Rankings Give No. 1 Choice an Extra Boost at the Expense of Others

People pay less attention to other valuable details when they see rankings, research shows

November 22, 2021
Behavioral Science
stock illustration of star, thumbs up icon and other iconography related to ratings

Landing the No. 1 spot in a ranking offers great benefits to the top choice, regardless of whether it’s a vacuum cleaner, restaurant or college.

According to new research from Duke University’s Fuqua School of Business, ranked lists increase people’s tendency to select the No. 1 option, even among other very similar options.  

The research, published in the Journal of Personality and Social Psychology, also shows that rankings cause people to pay less attention to other important information that might affect their decision-making process.

“Rankings seem to be everywhere now,” said Rick Larrick, a social psychologist and Fuqua professor who co-authored the research. “Whichever college has the highest average ratings across features like standardized test scores, selectivity, etc., also receives the No. 1 ranking. But the ranking doesn’t tell you any more than what the college’s overall rating told you. The ranking is redundant information. Our research shows that rankings lead people to chase the No. 1 option at the expense of the others that are often very similar in quality and value.”

To learn how rankings affect decision-making, Larrick arranged seven studies and experiments involving more than 3,600 people. He worked with co-author Jinseok Chun, a former postdoctoral fellow at Fuqua who is now teaching at Sungkyunkwan University.

In one study, they analyzed 70 years of data on National Basketball Association players elected to the All-NBA Team. They learned that players who ranked No. 1 in a prominent statistical category – points, assists or rebounds per game – were more likely to be chosen for the elite team compared to players with a similar overall performance, but who didn’t rank No. 1 in any of the categories.

Pay attention to the actual ratings and don’t get swept up in the rankings.
Rick Larrick, professor of management & organizations
Fuqua School of Business

Further experiments tested how people reacted to rankings based on a specific dimension, such as price or quality. In one example, participants were split into two groups and asked to select a plumbing product. One group saw information that included a list of the products ranked by quality. Seeing that information, their preference for the higher-quality, more expensive option increased. The researchers observed the opposite response from the other group, which saw a different list – the same products ranked by price. Those participants were more likely to choose the lower-quality, less expensive option.

In another example, participants were asked to choose a new sales manager from a pool of job candidates who were evaluated based on two dimensions: their sales records and overall evaluations from their co-workers. When candidates were ranked based on sales, participants easily remembered the No. 1 seller but couldn’t accurately recall the candidate with the best interpersonal skills.
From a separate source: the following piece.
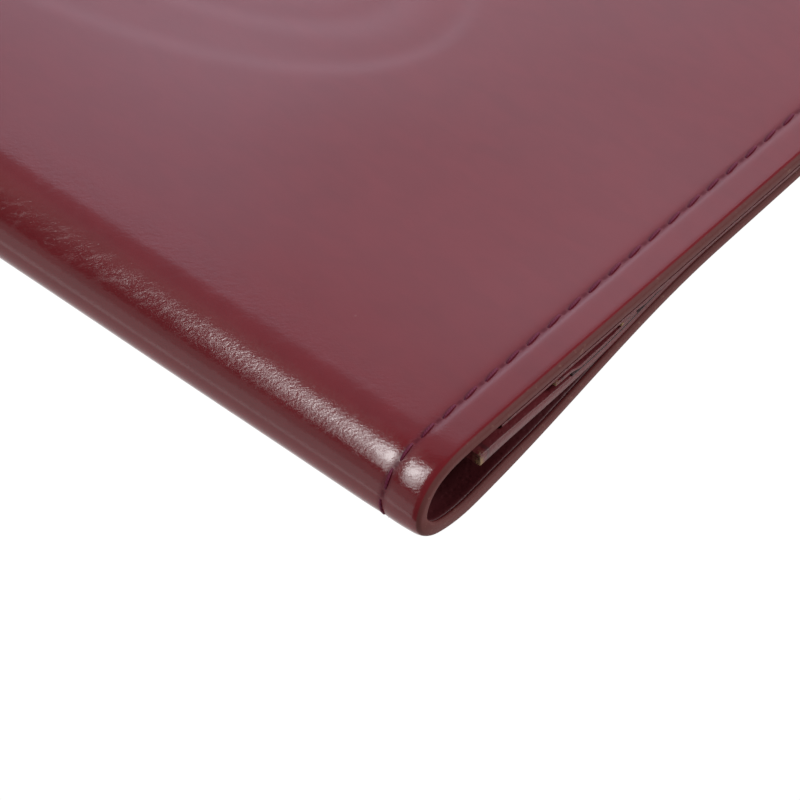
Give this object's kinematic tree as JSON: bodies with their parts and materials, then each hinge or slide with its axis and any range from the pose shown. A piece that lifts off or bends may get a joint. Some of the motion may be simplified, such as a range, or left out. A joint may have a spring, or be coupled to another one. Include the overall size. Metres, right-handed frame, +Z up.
{
  "type": "long wallet",
  "caption": "Long bifold wallet of polished burgundy leather that opens flat along its long side, with a note pocket, a receipt pocket and stepped card pockets.",
  "frame": {"origin": "middle of the closed wallet's footprint, on the surface that it lies on", "axes": "+X along the fold, +Y from the fold to the open edge, +Z up through the front half"},
  "size_m": [0.19, 0.098, 0.0082],
  "materials": {
    "polished_leather": "burgundy calf, polished to a high gloss",
    "lining_leather": "burgundy smooth leather, satin",
    "pocket_leather": "burgundy smooth leather, satin, painted edges",
    "pocket_cloth": "burgundy plain-weave cloth",
    "fibre_board": "bonded leather-fibre board, matt",
    "seam_thread": "waxed bonded thread, burgundy"
  },
  "bodies": {
    "back_half": {"back_cover_leather": "polished_leather", "back_stiffener": "fibre_board", "back_lining": "lining_leather", "back_seam_thread": "seam_thread", "note_pocket_panel": "pocket_leather", "note_pocket_lining": "pocket_cloth", "card_pocket_backing": "pocket_cloth", "card_pocket_1": "pocket_leather", "card_pocket_2": "pocket_leather", "card_pocket_3": "pocket_leather", "card_pocket_4": "pocket_leather", "card_divider_thread": "seam_thread"},
    "lower_spine": {"lower_spine_leather": "polished_leather", "lower_spine_lining": "lining_leather", "lower_spine_thread": "seam_thread"},
    "upper_spine": {"upper_spine_leather": "polished_leather", "upper_spine_lining": "lining_leather", "upper_spine_thread": "seam_thread"},
    "front_half": {"front_cover_leather": "polished_leather", "front_stiffener": "fibre_board", "front_lining": "lining_leather", "front_seam_thread": "seam_thread", "front_pocket_panel": "pocket_leather", "front_pocket_lining": "pocket_cloth", "receipt_pocket": "pocket_leather"}
  },
  "joints": [
    {"name": "fold_lower_bend", "type": "hinge", "parent": "back_half", "child": "lower_spine", "pos_m": [0, -0.04695, 0.00055], "axis": [1, 0, 0], "range_deg": [0, 60.4]},
    {"name": "fold_middle_bend", "type": "hinge", "parent": "lower_spine", "child": "upper_spine", "pos_m": [0, -0.049, 0.0041], "axis": [1, 0, 0], "range_deg": [0, 60.4]},
    {"name": "fold_upper_bend", "type": "hinge", "parent": "upper_spine", "child": "front_half", "pos_m": [0, -0.04695, 0.00765], "axis": [1, 0, 0], "range_deg": [0, 60.4]}
  ],
  "couplings": [
    {"joint": "fold_middle_bend", "follows": "fold_lower_bend", "ratio": 1},
    {"joint": "fold_upper_bend", "follows": "fold_lower_bend", "ratio": 1}
  ]
}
When participants saw candidate information that didn’t include any rankings, they were less likely to choose the top seller and more likely to choose the candidate with the strongest interpersonal skills – an essential attribute for any manager, Larrick said.
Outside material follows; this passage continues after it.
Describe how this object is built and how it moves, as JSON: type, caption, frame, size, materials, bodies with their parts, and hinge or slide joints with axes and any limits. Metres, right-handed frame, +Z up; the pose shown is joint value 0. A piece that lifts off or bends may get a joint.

“Rankings skew how decision-makers review information,” he said. “This can lead people to pay more attention to positive information for a top-ranked choice and overlook the strengths of other options.”

The authors pointed out another caveat about rankings: the creator of any ranking scheme makes subjective decisions about what information to include, and how to weight the importance of these attributes. For restaurant rankings, this could mean deciding whether price, food quality and wait times are equally important, or that food quality is more important than price, Larrick said.

“Our research shows that rankings increase people’s preference for the highest-rated option,” Larrick said. “But hidden underneath those rankings is the fact that a third party made choices about what was included and how these different dimensions were weighted. Who says they are right? Perhaps some attributes matter more to different people. Given how many rankings there are in the media and online, there’s an important real-world implication: Pay attention to the actual ratings and don’t get swept up in the rankings.”